Nah. It’s just some music video I made for my band in 2025, but this is the vibe I was going for. Spooky tape on your weird uncle’s shelf. I wrote about this over here, but in planning for the release of my band VVARP’s new record Power Held In Stone I wanted to do a music video. However, I did not want to pay music video prices. Our budget was more or less $0, so I did it myself with the help of some friends. This is how:
I started working on this project by gathering inspiration. The song opens with some lofi keyboard textures before heading into some heavy metal territory. We needed something that stylistically matched the grainy, hazy nature of the intro to the song but also felt consistent with the mystical and mysterious lyrics you might find in a song called A Path Through The Veil. Some other stylistic influences that I felt fit the bill here were weird 80s/90s made-for-tv documentaries and PSAs on the paranormal that I found on Archive.org, and less so, Tony Robbins infomercials from the same era. The internet is a great place, and accessing this niche content is surprisingly very simple. I wrote this little preamble at the start of the video to set the scene for something that resembled these influences, and expanded the lore behind my band VVARP with an acronym - the Vanguard of Vibrational Ascension and Radiant Potential. It made me think of ‘Heaven’s Gate,’ if you know your cults. Very interesting visual presence among other things. I went to work hacking up a few public domain videos that fit the bill, and everything else that I couldn’t find I used either Midjourney or Veo 3 to generate. I could write a whole post on GenAI (and I might) but for now just know I have complicated feelings on its usage, but I certainly appreciate how it can democratise aspects of filmmaking and lead to some cool results. Some of the new imagery was meant to also reference lyrics or themes from the album itself, but also fit the period-specific vibe of the video. In order to complete my vision, this would require a more analog approach over artificial…
As a video nerd, I love a good aspect ratio. I used to want everything to be 16:9, and in the early days of my video making, I was angry when I saw anything less than 1080p at 16:9 aspect ratio. I now realise the error in my ways, and find myself drawn to the classic 4:3 aspect ratio of my youth. It takes me back to Friday nights in New Zealand and the weird stuff that would come on free-to-air TV at that time. If you stayed up to 1am and switched to C4, you’d get The Steel Mill. This was a show that just played heavy metal music videos - both local stuff like 8 Foot Sativa (what a name!) and international stuff as well. This visual experience really coloured my immersion into heavy music, and music making generally, so it only made sense I would want to bring things back a bit to a time where screens were more square, and resolution was low.

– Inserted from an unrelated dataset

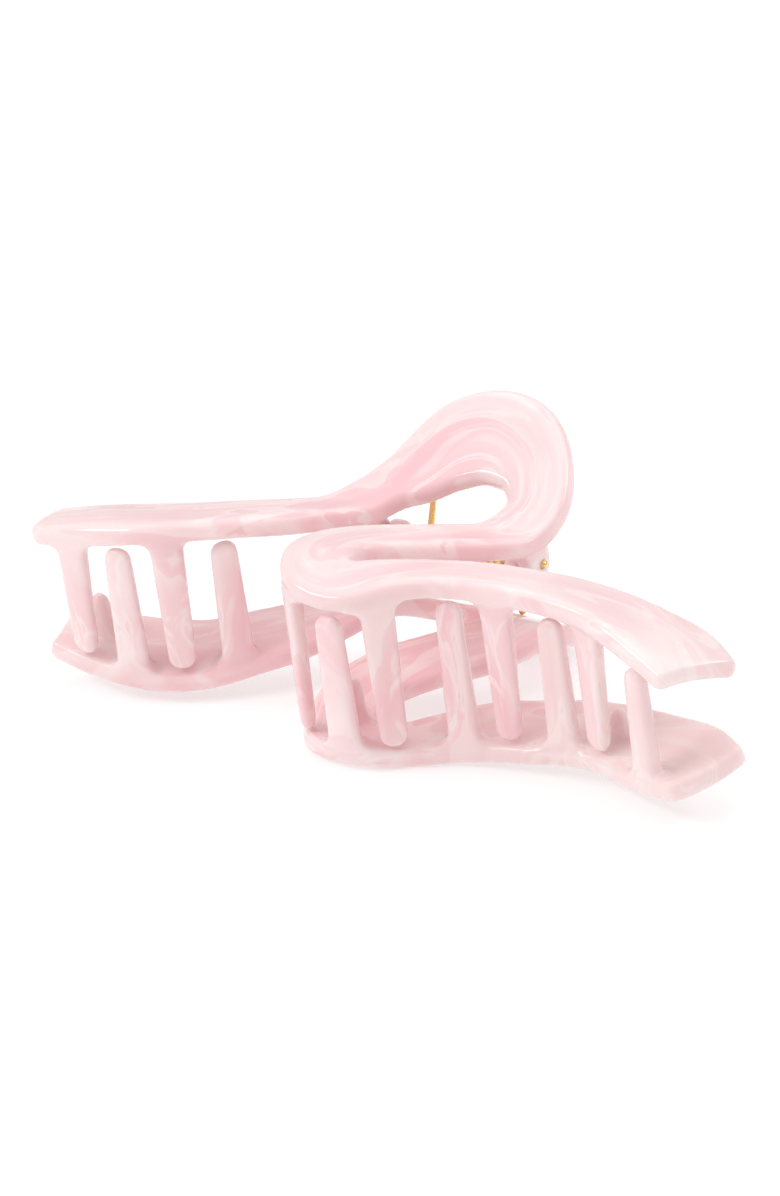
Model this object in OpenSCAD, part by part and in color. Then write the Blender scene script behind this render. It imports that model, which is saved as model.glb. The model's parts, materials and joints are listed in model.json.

As far as actual footage goes, we shot the band stuff at a hall in South Melbourne and shot everything on a Sony FX3 and these vintage Nikon lenses I bought in Japan last year. We hired a smoke machine and borrowed some big RGB lights. Shot 3 lighting setups (natural daylight, Red light, and blue light) with a variety of angles per lighting setup and we were done. We deliberately obscured faces to keep up the mystique surrounding the strange tape. The super high colour contrast lighting setups were definitely inspired by Mandy (a film we all collectively love), and there’s even a lyric in there that might have something to do with the film too…
The next analog callback that would complete the aesthetic was the VHS element itself. The best way to make your video recorded in 2025 look like it’s shot on tape is to do just that… and the second best is to shoot it on digital and transfer to tape… and then transfer that back to digital. So that’s what we did. No plugins or emulations, just actual tape transfers. Thankfully Scott (who is also the drummer in VVARP) knows heaps about this, and does their own video art stuff (with a heavy emphasis on analog video experimentation) under the name ‘Celestial Tapes.’ Scott and I basically did this:
We had to do this a few times to get the image looking punchy enough once it was scanned back to digital, and Scott also did a bunch of really effected passes where we recorded whole takes of the video from start to finish with lots of glitch effects on the VHS (achieved with a mix of actually manipulating another VHS player, or using some analog video effects that Scott had) that I used to punctuate certain parts of the video. What you ended up with in the edit suite was something that looked like a multicamera clip of the whole finished video - a “clean” pass of just the video recorded to VHS and scanned back, and numerous “dirty” passes that were heavily effected. I used a lot of the various dirty effects to build transitions from band footage, to the strange artifacts that felt more closely related to the video’s intro. I was hoping the effect of this would feel like the band footage was almost like someone had either accidentally recorded over this tape, or that the band footage was breaking through from another place. All interpretations are welcome!
Because the VHS recording did so much heavy lifting, I didn’t do a lot of colour grading or have to add any sort of VHS emulation. What you see really was just recorded to tape and scanned back and assembled. I was happy with the results, and can definitely see myself incorporating this analog process into my work in the future. I think with the rise of AI video tools (again, complicated feelings on this) having some sort of analog anchor in the work can be a great way of doing something uniquely yours.
I’m aiming to keep making music videos in future, as I think they’re a fantastic way of trying new techniques and getting to flex a bit of creativity into videos. Writing this, I’m reminded I initially was drawn to making videos because I liked watching them, and that making them seemed fun to do. So that’s my plan for future music videos - to enjoy making them and to have fun. Hopefully I’ll end up with a few more spooky tapes on some cool uncle’s shelf.
The gang after the big DIY music vid!